In this section, we will turn to some purely mathematical reasoning to judge password strength. We will use tools from scikit-learn to learn and understand password strength by comparing them to past passwords using vector similarities.
Cosine similarity is a quantitative measure [-1,1] of how similar two vectors are in a Vector Space. The closer they are to each other, the smaller the angle between them. The smaller the angle between them, the larger the cosine of that angle is; for example:
- If two vectors are opposites of each other, their angle is 180, and cos(0) = -1.
- If two vectors are the same, their angle is 0, and cos(0) = 1.
- If two vectors are perpendicular, their angle is 90, and cos(90) = 0. In the text world, we'd say that these documents are unrelated.
The following diagram shows the Cosine Similarity:

The goal now is to build a tool that takes in a password from a user and will spit back an assessment of how powerful that password is. This can be done many ways through various approaches. We will propose one now:
- Vectorize past passwords given to us in our dataset (through some scikit-learn vectorizer).
- Use the cosine similarity to judge the similarity between a given password and past passwords. The closer the given password is to past passwords, the worse we rank the password attempt.
Let's import an implementation of cosine similarity from scikit-learn:
from sklearn.metrics.pairwise import cosine_similarity
# number between -1 and 1 (-1 is dissimilar, 1 is very similar (the same))

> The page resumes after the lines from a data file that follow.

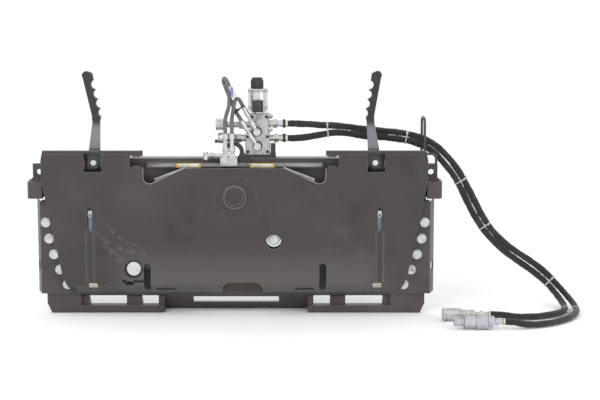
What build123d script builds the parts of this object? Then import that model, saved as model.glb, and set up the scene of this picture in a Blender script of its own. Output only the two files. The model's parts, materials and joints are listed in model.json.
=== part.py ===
from build123d import *
import math
import os

# Tilting quick-coupler adapter for a compact loader, seen from its attachment side.
# Row frame in mm: +X to the viewer's right, +Y from the tilt plate back to the loader, +Z up.
# The origin is on the ground, midway between the sides and between the front and the back.

# ---- driving dimensions -------------------------------------------------------------------
PIVOT_Z = 350.0              # height of the tilt axis
PLATE_FRONT = -60.0          # front face of the tilt plate
PLATE_BACK = -52.0
REAR_FRONT = 0.0             # front face of the rear plate
REAR_BACK = 12.0

EAR_TOP_Z = 487.0            # tilt plate outline
EAR_HALF = 551.0
SIDE_HALF = 557.0
SIDE_TOP_Z = 458.0
SIDE_LOW_Z = 404.0
SLANT_HALF = 501.0
SLANT_Z = 124.0
FOOT_HALF = 492.0
FOOT_Z = 100.0
LIP_HALF = 475.0
BEND_Z = 92.6                # where the plate's lower lip is bent back
LIP_DROP = 25.0
LIP_THICK = 8.0
CENTRE_TOP_Z = 435.5
POCKET_X = 244.0
POCKET_LOW_Z = 391.0
POCKET_R = 19.0
SLOPE_X = 144.0

LEVER_X = 405.0              # lever and lock
LEVER_Z = 451.5
LEVER_FRONT = -48.0
LEVER_BACK = -41.0
LEVER_SET_BACK = 8.0
ARM_TOP_Z = 571.0
RIGHT_LEAN = -2.2
LEFT_LEAN = 0.6
HUB_R = 16.0
LEVER_BOLT_R = 6.0
CRANK_R = 25.0
CRANK_START = 46.0
CRANK_PIN_R = 4.0
WEDGE_X = 412.5
WEDGE_WIDTH = 26.0
WEDGE_FRONT = -51.0
WEDGE_BACK = -41.0
WEDGE_TIP_Z = 84.0
WEDGE_TOP_Z = 256.0
EYE_X = 419.0
EYE_Z = 298.0

PIN_R = 30.0                 # tilt pivot
PIN_COLLAR_R = 52.0
BUSH_R = 40.0
BUSH_FLANGE_R = 50.0
BUSH_THICK = 14.0
RETAINER_R = 46.0
RUN = 0.05                   # radial running clearance

BOLT_CIRCLE_R = 557.0        # arc of keeper bolts about the tilt axis
BOLT_ANGLES = (-8.1, -13.1, -18.1, -23.1, -28.1)
KEEPER_INNER_R = 526.0
SPACER_INNER_R = 545.0
SLIDE_OUTER_R = 543.0
SLIDE_INNER_R = 505.0
SLIDE_WEB_R = 521.0
SHEET_FRONT = -18.0
SHEET_BACK = -12.0
SHEET_EDGE = 568.0
SHEET_TOP_Z = 334.0
SKIRT_TOP_Z = 58.0
BLOCK_INNER = 556.0
BLOCK_OUTER = 599.0
BLOCK_LOW_Z = 345.0
BLOCK_TOP_Z = 394.0
NECK_TOP_Z = 442.0

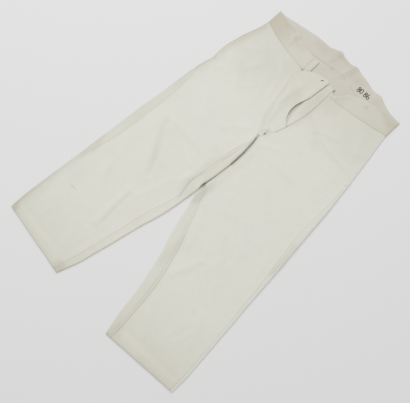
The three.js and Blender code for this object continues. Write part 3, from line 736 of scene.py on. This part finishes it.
# In the next dictionaries a pucker is a size and a pace, a strip is where it runs, its half width
# and its height, an edge that wears is an amount and a reach, and other pairs say where a change
# begins and ends.
front = dict(legs=(165, 185), mouth=(258, 268), shin=(-240, -130), fly=(222, 262), aboveHem=(12, 30),
             lap=0.45, lapEnd=(1.2, 2.6), inseamPucker=(0.38, 13), outseamPucker=(0.3, 16),
             hemStitch=(stitchAt["hem"], 1.6, 0.35), hemTurn=(9, 8, 0.25), mouthStitch=(7, 1.4, 0.3),
             sunkSeam=(0, 1.3, 0.45), hemWave=0.3, hemWaveReach=30, wornHem=3, wornMouth=3,
             wornInseam=(0.5, 2.5), flyShade=(0, 2.4, 0.62), seamDirt=0.22, shinDirt=0.34, dirtWide=2.6)


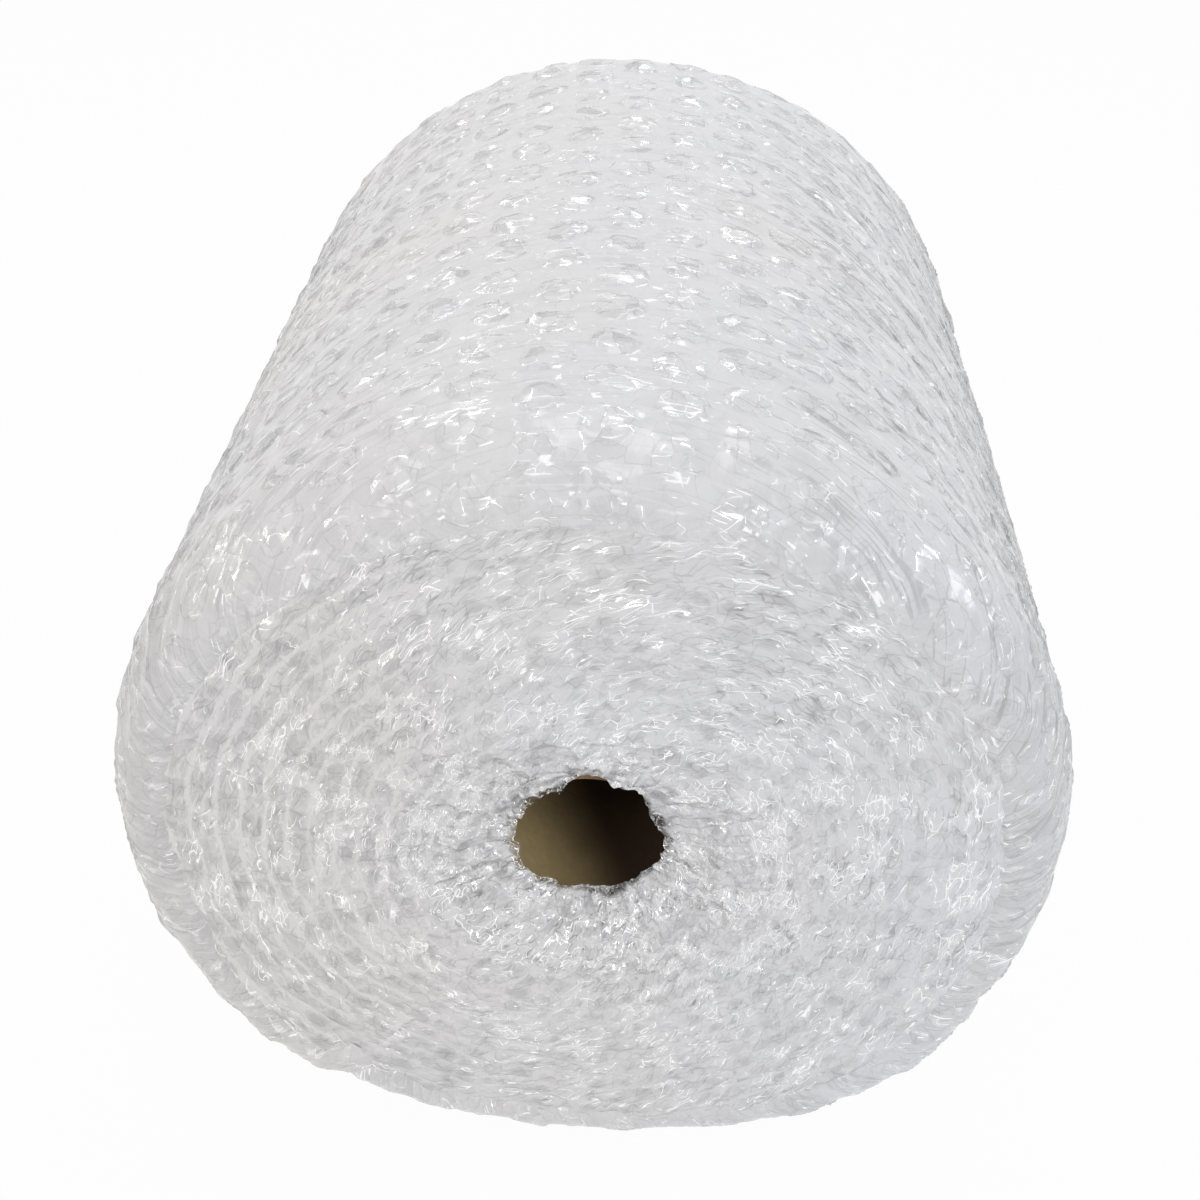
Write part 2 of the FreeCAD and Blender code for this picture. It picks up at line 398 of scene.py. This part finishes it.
film = filmFinish("film", filmLook, (1.0, 0.8, 1.0), 128.0, 0.25, 0.0)
filmEnd = filmFinish("filmEnd", filmLook, (0.44, 1.0, 1.0), 150.0, 0.95, 0.03)


# ---- outer turn, with both soft shoulders ----

outerTurn = {
    "along": 230,
    "breaks": [(0.0, 0.65, 76), (0.65, 4.31, 420), (4.31, 2 * math.pi + 0.10, 240)],
    "base": roll["valley"] + 0.0022,
    "bubbleRadius": 0.0122,
    "domeHeight": 0.0026,
    "nearBend": 0.0143,
    "farBend": 0.0070,
    "overlap": 0.014,
    "taper": 0.014,
    "sag": 0.0050,
    "moreRight": 0.0030,
    "filmGap": 0.0006,
}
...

We have already built a vectorizer, so let's bring it back. We can then use the cosine_similarity module to see the similarities between different passwords/strings:
five_cv
CountVectorizer(analyzer='char', binary=False, decode_error=u'strict', dtype=<type 'numpy.int64'>, encoding=u'utf-8', input=u'content', lowercase=True, max_df=1.0, max_features=None, min_df=1, ngram_range=(1, 5), preprocessor=None, stop_words=None, strip_accents=None, token_pattern=u'(?u)\\b\\w\\w+\\b', tokenizer=None, vocabulary=None)
# similar phrases
print cosine_similarity(five_cv.transform(["helo there"]), five_cv.transform(["hello there"]))[[0.88873334]]
# not similar phrases
print cosine_similarity(five_cv.transform(["sddgnkjfnsdlkfjnwe4r"]), five_cv.transform(["hello there"]))
[[0.08520286]]
Let's say we want to judge how good the qwerty123 password is. We will first store it as a variable called attempted_password. We will then use our similarity metric on the entire password corpus:
# store a password that we may want to use in a variable
attempted_password="qwerty123"
cosine_similarity(five_cv.transform([attempted_password]), five_char).shape # == (1, 1048485)
# this array holds the cosine similarity of attempted_password and every other password in our corpus. We can use the max method to find the password that is the closest in similarity
# use cosine similarity to find the closest password in our dataset to our attempted password
# qwerty123 is a literal exact password :(
cosine_similarity(five_cv.transform([attempted_password]), five_char).max()
1.0000
It looks like qwerty123 is a password that occurs as in the corpus. So it's probably not a great password to use. We can repeat the process on a slightly longer password, as shown in the following code:
# lets make it harder
attempted_password="qwertyqwerty123456234"
# still pretty similar to other passwords..
cosine_similarity(five_cv.transform([attempted_password]), five_char).max()
0.88648200215
How about using a password that is mostly a random assortment of characters, as shown here:
# fine lets make it even harder
attempted_password="asfkKwrvn#%^&@Gfgg"
# much better!
cosine_similarity(five_cv.transform([attempted_password]), five_char).max()
0.553302871668
Instead of finding the single closest password in our corpus, let's take the top 20 closest passwords and take the average similarity of them. This will give us a more holistic similarity metric.
The following code shows the top 20 most-used similar password mean score:
# use the top 20 most similar password mean score
attempted_password="qwerty123"
raw_vectorization = cosine_similarity(five_cv.transform([attempted_password]), five_char)
raw_vectorization[:,np.argsort(raw_vectorization)[0,-20:]].mean()
0.8968577221
The following code shows the top 20 most-used similar password mean score:
# use the top 20 most similar password mean score with another password
attempted_password="asfkKwrvn#%^&@Gfgg"
raw_vectorization = cosine_similarity(five_cv.transform([attempted_password]), five_char)
raw_vectorization[:,np.argsort(raw_vectorization)[0,-20:]].mean()
0.4220207825
It is easy to see that smaller values imply better passwords, which are not similar to passwords in our training set, and are therefore more unique and harder to guess.